Schnitt replied: "There are a whole host of ignorant ideas that Facebook, as a communication platform, allows, even though they might hurt a candidate's chances of getting a job here or at any number of other companies."
He then went on to characterize the Facebook product as neutral: "Deciding what type of discussion should be allowed through a neutral tool for sharing, and what type of person would make an ideal employee at a company, are very different things, and we don't think our standards for the two should be the same."
Neutrality is a very, very difficult act to pull off. Currently, it balances on Facebook's own running definition of what is hateful and what isn't. It is a definition that clearly doesn't satisfy everyone. Indeed, it will be interesting to see what discussions Chris Kelly has with cyberhate experts in the coming weeks.
Chris Matyszczyk is an award-winning creative director who advises major corporations on content creation and marketing. He brings an irreverent, sarcastic, and sometimes ironic voice to the tech world.

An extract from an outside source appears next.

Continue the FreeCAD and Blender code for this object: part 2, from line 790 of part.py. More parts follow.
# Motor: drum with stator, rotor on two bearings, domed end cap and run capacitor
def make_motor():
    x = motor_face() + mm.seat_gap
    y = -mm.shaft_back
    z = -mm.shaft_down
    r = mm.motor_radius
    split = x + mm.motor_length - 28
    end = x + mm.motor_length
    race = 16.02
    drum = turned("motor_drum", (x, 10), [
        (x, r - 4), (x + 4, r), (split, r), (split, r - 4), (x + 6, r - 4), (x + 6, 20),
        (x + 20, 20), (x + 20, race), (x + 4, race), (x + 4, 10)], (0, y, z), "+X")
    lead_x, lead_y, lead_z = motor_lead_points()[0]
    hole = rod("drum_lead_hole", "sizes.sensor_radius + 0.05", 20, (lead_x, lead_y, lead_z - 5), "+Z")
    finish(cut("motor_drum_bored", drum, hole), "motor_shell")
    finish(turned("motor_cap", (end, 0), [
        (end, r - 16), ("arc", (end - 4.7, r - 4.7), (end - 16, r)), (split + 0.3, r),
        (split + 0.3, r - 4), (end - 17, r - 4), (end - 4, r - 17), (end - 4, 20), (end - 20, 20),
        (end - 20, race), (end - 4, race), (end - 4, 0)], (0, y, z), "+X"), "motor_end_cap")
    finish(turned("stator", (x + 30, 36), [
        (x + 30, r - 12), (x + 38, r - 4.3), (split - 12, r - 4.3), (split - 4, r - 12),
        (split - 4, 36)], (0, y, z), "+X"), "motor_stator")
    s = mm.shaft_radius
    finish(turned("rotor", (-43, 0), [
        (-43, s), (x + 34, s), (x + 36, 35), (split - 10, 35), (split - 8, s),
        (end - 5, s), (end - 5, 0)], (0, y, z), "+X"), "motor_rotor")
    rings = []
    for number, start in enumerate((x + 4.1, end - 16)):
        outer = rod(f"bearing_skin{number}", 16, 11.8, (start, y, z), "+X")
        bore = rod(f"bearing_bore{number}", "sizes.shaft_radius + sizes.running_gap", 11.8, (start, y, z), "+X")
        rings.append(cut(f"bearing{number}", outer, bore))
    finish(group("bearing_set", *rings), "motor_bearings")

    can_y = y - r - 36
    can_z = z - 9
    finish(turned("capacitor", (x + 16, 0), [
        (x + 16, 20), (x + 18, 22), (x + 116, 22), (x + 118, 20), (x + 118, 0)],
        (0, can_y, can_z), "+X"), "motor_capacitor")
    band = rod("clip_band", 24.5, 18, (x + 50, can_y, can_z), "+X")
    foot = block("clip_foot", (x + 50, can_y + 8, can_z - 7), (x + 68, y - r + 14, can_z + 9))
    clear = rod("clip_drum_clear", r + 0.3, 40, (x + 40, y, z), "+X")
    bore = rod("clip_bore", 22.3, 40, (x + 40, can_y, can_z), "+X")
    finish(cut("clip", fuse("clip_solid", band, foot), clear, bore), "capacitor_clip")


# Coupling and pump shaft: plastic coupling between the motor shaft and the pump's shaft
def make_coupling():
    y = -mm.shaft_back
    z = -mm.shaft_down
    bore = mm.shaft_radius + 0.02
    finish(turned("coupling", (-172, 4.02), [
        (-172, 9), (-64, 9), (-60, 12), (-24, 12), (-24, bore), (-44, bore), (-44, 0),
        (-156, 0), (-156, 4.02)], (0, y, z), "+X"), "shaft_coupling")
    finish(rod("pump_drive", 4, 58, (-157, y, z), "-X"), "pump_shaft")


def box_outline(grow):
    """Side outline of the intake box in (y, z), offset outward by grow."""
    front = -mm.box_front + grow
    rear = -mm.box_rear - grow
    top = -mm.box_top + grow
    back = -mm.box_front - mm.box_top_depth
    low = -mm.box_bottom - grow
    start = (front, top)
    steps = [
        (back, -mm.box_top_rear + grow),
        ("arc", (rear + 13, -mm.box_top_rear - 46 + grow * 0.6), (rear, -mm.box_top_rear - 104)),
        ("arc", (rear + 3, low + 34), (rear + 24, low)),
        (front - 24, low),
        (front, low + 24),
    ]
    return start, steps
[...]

He is a member of the CNET Blog Network and is not an employee of CNET. 


Please check out our latest campaign:
TAKE ACTION: Alert 50 Companies that they are Advertising Side by Side with Holocaust Denial Content on Facebook
http://www.thejidf.org/2009/06/take-action-alert-50-companies-that.html
Please check out our latest campaign:
TAKE ACTION: Alert 50 Companies that they are Advertising Side by Side with Holocaust Denial Content on Facebook
http://www.thejidf.org/2009/06/take-action-alert-50-companies-that.html
Will alerting advertisers about the poisonous drek that conservative talk-show hosts help take them off the air too?
Facebook is not neutral one iota. They have allowed some of the most offensive pro-terrorist and antisemitic material I have ever seen. Without the JIDF taking action to find an insider who would help us take action against hundreds of these groups, many of them would still be up.

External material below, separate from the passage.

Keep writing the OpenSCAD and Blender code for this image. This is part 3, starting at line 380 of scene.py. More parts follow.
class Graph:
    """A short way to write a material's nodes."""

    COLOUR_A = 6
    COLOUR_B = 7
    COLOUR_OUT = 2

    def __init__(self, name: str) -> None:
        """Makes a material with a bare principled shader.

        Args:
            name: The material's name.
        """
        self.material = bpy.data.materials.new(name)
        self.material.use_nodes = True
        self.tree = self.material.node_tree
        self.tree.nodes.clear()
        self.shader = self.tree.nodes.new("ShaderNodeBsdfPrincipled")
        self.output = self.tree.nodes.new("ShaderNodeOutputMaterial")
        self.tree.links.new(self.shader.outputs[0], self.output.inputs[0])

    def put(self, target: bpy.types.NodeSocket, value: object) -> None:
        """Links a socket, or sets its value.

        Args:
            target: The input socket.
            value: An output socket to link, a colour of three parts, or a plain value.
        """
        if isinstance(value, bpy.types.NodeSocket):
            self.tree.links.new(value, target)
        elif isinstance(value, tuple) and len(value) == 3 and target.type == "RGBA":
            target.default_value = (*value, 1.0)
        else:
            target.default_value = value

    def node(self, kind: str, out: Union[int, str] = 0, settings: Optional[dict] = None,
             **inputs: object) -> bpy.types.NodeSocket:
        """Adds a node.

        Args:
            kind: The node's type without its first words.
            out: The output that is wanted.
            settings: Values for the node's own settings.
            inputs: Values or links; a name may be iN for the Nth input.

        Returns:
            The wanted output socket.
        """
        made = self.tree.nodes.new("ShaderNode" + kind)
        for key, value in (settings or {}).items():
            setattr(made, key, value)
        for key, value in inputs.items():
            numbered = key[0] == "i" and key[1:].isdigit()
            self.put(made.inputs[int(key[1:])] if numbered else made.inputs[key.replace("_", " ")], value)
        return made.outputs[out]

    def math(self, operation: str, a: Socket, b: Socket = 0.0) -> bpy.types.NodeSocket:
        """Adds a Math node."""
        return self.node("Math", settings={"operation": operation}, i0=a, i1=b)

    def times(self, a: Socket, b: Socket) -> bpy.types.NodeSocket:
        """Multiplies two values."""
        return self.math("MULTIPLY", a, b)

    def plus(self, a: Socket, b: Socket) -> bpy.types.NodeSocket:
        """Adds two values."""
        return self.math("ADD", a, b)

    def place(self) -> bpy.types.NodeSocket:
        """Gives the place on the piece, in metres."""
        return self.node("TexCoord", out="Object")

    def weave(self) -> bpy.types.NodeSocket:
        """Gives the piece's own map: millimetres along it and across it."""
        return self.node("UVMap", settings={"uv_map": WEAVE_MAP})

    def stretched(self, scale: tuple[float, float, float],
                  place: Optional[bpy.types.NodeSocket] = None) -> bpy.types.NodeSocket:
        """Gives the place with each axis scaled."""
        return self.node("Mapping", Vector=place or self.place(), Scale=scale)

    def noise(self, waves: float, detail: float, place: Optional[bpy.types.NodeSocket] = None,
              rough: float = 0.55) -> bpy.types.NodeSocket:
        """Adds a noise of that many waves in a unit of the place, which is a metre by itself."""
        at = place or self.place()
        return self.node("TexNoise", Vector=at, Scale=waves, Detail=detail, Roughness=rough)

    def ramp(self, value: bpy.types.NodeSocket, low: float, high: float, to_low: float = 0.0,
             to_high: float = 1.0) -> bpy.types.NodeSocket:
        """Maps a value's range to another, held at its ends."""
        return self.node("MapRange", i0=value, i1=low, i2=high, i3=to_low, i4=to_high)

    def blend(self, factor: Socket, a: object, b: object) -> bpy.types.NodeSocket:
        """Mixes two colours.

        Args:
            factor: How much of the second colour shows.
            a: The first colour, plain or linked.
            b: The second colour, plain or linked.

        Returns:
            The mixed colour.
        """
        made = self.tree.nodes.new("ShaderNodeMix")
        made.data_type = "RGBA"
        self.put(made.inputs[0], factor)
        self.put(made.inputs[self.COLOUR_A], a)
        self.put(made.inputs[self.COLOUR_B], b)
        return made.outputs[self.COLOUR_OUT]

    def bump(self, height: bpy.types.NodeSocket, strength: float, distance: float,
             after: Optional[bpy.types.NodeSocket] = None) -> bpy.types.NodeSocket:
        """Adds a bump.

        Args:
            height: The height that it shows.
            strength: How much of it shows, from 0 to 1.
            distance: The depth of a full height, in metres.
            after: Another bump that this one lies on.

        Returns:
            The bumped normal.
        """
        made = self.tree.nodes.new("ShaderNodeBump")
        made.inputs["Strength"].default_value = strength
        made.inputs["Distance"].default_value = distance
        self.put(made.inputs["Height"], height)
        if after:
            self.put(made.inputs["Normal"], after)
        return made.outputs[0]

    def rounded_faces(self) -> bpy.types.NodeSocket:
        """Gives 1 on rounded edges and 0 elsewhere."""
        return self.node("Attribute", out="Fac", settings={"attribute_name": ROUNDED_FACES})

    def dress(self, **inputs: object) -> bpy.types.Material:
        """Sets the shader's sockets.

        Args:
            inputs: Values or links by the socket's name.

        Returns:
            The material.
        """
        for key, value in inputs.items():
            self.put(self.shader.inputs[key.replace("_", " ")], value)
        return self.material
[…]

We have all the evidence of our multiple campaigns and the type of material Facebook has allowed for quite some time now right on our website: http://www.thejidf.org
The JDF will cry antisemitisim even if you went to visit their grandmothers house and ate dinner and did not like their cookies. A big boooo hoooo on that!

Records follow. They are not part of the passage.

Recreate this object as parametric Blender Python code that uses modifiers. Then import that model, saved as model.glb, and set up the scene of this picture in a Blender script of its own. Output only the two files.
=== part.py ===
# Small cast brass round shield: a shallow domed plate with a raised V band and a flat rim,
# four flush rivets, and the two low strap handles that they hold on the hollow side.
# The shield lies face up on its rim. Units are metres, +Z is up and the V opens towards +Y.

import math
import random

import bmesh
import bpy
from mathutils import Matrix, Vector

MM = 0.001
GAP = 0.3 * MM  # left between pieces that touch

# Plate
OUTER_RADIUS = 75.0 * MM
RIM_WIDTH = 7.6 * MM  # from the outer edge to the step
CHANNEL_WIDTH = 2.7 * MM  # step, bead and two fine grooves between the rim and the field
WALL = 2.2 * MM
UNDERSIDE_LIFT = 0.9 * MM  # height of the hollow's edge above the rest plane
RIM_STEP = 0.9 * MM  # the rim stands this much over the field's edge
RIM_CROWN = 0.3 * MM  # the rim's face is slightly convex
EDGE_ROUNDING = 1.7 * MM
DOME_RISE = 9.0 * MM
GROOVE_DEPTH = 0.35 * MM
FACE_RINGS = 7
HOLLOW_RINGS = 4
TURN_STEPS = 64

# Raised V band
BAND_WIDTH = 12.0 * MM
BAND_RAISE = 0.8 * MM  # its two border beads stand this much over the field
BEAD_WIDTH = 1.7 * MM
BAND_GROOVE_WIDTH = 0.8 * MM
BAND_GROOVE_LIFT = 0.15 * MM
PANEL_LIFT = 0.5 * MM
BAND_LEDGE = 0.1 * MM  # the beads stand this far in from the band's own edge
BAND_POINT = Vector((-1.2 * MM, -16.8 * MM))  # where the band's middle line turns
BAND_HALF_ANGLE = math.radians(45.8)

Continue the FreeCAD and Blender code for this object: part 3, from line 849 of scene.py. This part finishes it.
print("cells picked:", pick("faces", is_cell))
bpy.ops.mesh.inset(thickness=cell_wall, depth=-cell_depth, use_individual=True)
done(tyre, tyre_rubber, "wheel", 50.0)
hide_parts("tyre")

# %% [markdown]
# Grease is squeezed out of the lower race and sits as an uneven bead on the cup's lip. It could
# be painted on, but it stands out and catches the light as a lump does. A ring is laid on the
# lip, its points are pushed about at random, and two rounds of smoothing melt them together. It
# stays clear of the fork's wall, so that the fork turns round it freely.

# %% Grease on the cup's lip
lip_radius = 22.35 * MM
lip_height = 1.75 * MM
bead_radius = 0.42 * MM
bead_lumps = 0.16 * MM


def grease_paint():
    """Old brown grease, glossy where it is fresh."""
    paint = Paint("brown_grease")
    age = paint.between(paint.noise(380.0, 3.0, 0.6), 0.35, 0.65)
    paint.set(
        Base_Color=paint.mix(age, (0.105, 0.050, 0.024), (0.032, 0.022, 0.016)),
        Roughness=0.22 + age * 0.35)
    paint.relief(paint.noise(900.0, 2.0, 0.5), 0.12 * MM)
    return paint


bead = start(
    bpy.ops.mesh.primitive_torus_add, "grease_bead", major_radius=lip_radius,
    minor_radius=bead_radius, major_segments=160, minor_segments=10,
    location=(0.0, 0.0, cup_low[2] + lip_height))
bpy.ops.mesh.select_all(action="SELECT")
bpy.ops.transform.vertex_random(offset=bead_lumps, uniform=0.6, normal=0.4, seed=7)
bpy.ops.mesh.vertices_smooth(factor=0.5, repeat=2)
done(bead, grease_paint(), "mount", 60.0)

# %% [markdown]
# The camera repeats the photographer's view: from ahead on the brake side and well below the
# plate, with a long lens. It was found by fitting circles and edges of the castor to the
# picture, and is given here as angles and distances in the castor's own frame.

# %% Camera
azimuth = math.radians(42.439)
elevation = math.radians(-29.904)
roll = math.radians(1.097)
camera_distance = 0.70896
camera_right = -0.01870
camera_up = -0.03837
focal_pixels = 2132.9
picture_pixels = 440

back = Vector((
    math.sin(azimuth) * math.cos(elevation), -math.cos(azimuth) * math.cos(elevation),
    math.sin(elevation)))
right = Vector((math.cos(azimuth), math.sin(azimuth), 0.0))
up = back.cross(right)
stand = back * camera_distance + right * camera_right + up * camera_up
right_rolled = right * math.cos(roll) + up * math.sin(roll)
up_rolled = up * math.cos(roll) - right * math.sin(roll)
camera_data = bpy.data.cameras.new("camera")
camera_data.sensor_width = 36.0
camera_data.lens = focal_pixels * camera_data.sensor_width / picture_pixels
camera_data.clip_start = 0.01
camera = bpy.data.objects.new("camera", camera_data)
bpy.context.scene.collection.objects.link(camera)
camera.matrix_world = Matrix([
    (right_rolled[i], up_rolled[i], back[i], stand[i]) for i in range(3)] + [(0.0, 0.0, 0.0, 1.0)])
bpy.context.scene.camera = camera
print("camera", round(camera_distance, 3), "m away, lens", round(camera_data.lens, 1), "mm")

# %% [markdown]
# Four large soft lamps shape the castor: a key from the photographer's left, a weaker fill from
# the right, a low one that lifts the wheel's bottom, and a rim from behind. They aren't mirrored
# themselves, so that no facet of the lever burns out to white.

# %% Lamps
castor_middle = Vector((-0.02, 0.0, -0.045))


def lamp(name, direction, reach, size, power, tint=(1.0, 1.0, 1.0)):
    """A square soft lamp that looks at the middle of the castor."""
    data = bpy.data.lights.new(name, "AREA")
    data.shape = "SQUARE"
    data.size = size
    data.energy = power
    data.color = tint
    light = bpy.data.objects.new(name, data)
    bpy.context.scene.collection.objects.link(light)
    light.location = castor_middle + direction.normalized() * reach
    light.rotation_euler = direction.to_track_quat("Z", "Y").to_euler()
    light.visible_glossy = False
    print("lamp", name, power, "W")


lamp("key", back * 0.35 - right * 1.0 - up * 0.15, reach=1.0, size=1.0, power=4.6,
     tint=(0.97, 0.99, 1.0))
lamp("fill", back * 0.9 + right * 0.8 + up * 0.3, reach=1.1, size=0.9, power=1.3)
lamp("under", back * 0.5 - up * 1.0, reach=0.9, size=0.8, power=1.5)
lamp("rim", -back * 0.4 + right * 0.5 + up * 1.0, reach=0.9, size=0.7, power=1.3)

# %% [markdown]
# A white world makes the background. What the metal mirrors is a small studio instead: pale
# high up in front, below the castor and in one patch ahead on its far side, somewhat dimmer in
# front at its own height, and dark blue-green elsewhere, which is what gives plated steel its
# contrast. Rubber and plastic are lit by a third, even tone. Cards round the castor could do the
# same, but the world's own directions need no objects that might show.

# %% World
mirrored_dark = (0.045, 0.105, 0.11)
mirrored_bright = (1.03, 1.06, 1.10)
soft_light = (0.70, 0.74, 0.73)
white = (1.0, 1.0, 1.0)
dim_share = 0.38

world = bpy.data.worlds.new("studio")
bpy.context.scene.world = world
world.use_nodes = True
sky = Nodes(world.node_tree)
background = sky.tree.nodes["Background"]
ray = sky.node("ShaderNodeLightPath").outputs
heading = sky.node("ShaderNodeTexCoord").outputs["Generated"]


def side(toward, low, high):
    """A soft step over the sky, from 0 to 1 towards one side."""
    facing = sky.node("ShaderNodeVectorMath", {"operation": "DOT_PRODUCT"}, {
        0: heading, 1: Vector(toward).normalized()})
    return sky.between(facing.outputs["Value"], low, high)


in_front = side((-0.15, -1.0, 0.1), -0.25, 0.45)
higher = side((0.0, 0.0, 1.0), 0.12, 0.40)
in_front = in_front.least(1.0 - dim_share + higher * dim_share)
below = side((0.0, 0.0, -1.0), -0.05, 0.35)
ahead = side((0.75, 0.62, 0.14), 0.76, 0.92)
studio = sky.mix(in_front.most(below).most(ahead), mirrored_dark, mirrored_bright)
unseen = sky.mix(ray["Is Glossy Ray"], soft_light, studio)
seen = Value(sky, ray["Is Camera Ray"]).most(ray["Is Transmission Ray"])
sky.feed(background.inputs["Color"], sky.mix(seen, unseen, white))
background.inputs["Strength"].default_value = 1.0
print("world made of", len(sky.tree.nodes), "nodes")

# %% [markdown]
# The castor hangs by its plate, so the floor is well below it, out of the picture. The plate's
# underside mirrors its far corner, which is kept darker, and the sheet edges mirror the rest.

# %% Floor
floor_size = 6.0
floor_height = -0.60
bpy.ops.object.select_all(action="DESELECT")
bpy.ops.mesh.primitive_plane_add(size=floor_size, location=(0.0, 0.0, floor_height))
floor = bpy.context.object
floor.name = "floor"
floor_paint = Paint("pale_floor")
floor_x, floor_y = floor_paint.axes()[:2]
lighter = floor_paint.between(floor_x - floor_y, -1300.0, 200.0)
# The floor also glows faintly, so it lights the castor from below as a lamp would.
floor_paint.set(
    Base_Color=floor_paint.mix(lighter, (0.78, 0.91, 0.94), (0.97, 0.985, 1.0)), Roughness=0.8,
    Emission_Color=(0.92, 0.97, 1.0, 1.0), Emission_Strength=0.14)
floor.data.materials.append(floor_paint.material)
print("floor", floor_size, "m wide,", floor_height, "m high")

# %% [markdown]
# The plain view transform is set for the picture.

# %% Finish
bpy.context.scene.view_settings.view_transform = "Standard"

IT was a fact that other planes hit other steel structures but the support did not melt.
I could see the steel beign weakend and bend then the collapse but not red hot molten steel.
airline feul burnt up within seconds and did not wash itself all over the building to be so hot.
The friction of the buildign comming down also would not have caused the steel to glow red hot and the only thing that does that AT ALL is thermite.
So pubmat and OTHERS reading this. you are a fruitcake if you do not use REAL science when discrediting someone. If I won a billion dollars and built a 10 story replica using exact specifications of the WTC towers in every way and flew my own 747 into it with a full fuel tank I bet many floors would pancake but no steal would melt.
My father was a frontline Infantryman in WW2, at the end of that war he was involved with the cleanup at Buchenwald in Germany. He ingrained in me an acceptance of the ways and lifestyles ( religious & cultural )of others, something I have tried to do. This is NOT easy but it is something we should do. There is a minority of Fanatics of all sorts who make life difficult for the majority of people, to me it seems like a mental illness. This is my opinion of racial & religious hatred and not anyone elses.
The contrary position raises a number of questions. Firstly, what level of denial crosses the line between dissent and hate speech? If a group acknowledges that a genocide occurred but disputes the number of Jews killed, should it be subject to deletion? If a group explicitly condemns genocide and anti-Semitism but denies that Nazi Germany perpetrated a genocide against Jews, should it be subject to deletion? Lastly, should groups that deny other genocides--e.g., the Armenian Genocide, the Rwandan Genocide, the Bosnian Genocide--also be subject to deletion? If not, then why must the Holocaust be treated differently? Is it because of the magnitude of the number of victims (if so, what's the 'magic number' and why)? Is it because because the victims were Jews (if so, why aren't other minorities entitled to similar recognition)? In Europe (where laws criminalizing Holocaust denial are common), legal authorities have never been able to provide satisfactory answers to these questions and end up putting forth justifications for Holocaust denial laws that are arbitrary at best and hypocritical at worst. Facebook is right not to follow the example of the Europeans.
But then you must also ask. Why isn't there a holocaust meuseum in Alaska or the north pole or in the very poor areas of Africa. It seems only the rich cities/countries get a holocaust meuseum. Why not put one in Darfur where there is current genocide? Because they would laugh in your face if you tried to say your pain was greater than theirs.
Why should Facebook be held responsible for other people's opinions? If the Jews and Muslims don't like what these groups are saying, they should confront them directly, instead of blaming Facebook.
by the way, Arabs are also Semite, Anti Semite=Anti Arab.
do you also stand in the fight against racism against Arabs?
Why haven't those videos been deleted yet? Oh.... White power in this instance means political speech? Yeah Riiiight.
However, I would advise them against it, because that's not how you win customers. It's going to be bad in the long-run for their image.
You are only free to say what you want if it is agreeable to the powers that be. In this case Facebook.
I may not agree with what you have to say but I will fight for your right to say it.
- by Muhammad I. September 28, 2009 1:17 PM PDT
- Is anybody else noticing how this article barely even talks about the anti-Muslim hate group AT ALL? How did this get turned into an article about the Holocaust denial group?